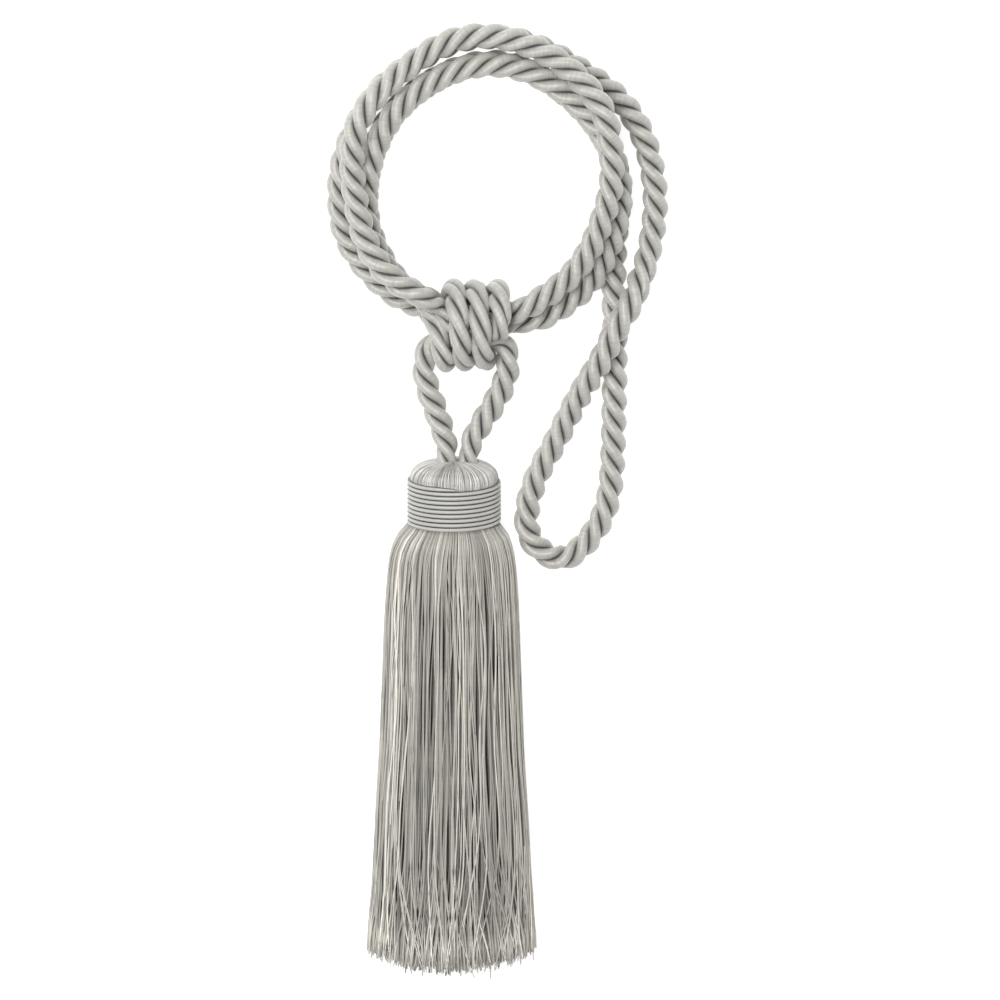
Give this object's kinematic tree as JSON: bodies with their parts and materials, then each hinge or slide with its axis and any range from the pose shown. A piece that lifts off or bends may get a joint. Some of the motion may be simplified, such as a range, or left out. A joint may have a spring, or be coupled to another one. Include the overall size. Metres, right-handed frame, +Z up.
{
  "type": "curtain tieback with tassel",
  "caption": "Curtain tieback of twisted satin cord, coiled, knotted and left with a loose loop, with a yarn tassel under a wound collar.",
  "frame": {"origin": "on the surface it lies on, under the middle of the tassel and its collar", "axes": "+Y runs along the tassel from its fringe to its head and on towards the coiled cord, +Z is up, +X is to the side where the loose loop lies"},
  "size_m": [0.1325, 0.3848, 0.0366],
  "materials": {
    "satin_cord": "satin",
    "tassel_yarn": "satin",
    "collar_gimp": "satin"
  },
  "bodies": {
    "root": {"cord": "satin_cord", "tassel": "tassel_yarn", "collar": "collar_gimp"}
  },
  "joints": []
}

────

Aim of the task:
Copy all data exactly, start to finish.

Reply to the exercise:
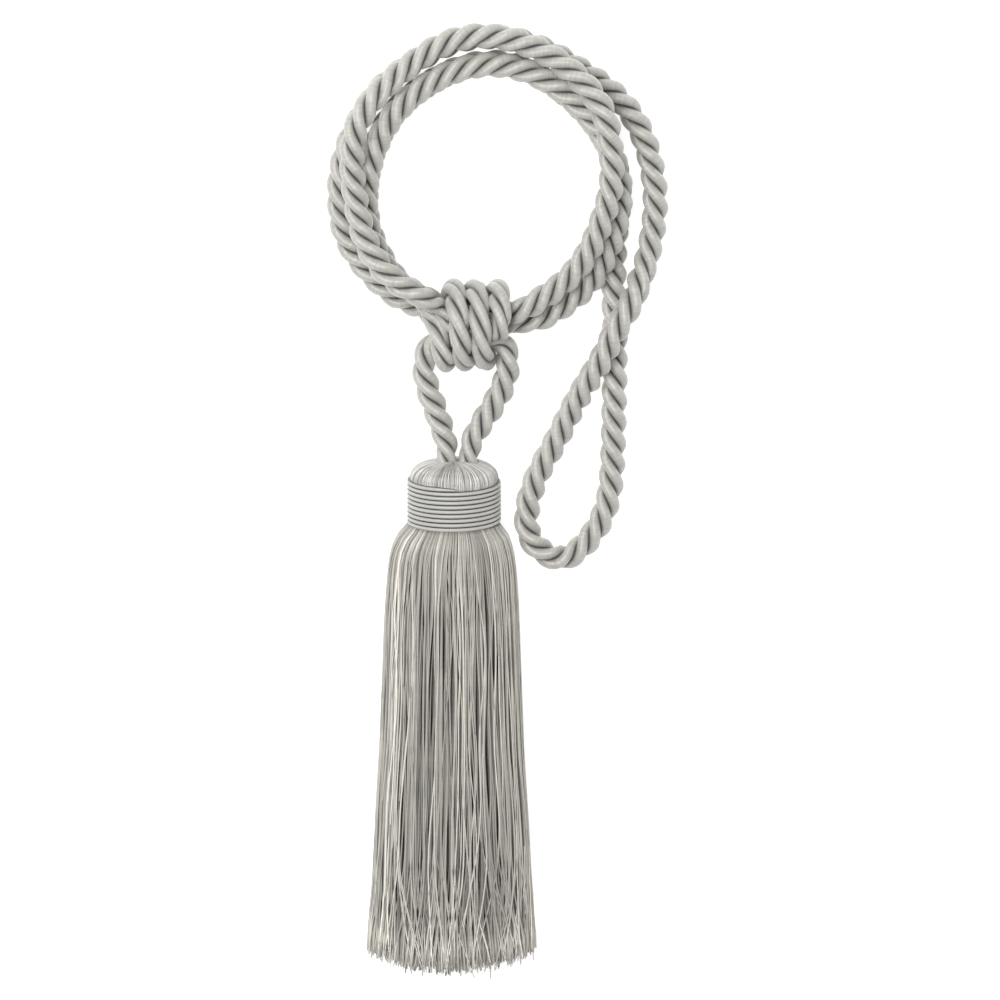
Give this object's kinematic tree as JSON: bodies with their parts and materials, then each hinge or slide with its axis and any range from the pose shown. A piece that lifts off or bends may get a joint. Some of the motion may be simplified, such as a range, or left out. A joint may have a spring, or be coupled to another one. Include the overall size. Metres, right-handed frame, +Z up.
{
  "type": "curtain tieback with tassel",
  "caption": "Curtain tieback of twisted satin cord, coiled, knotted and left with a loose loop, with a yarn tassel under a wound collar.",
  "frame": {"origin": "on the surface it lies on, under the middle of the tassel and its collar", "axes": "+Y runs along the tassel from its fringe to its head and on towards the coiled cord, +Z is up, +X is to the side where the loose loop lies"},
  "size_m": [0.1325, 0.3848, 0.0366],
  "materials": {
    "satin_cord": "satin",
    "tassel_yarn": "satin",
    "collar_gimp": "satin"
  },
  "bodies": {
    "root": {"cord": "satin_cord", "tassel": "tassel_yarn", "collar": "collar_gimp"}
  },
  "joints": []
}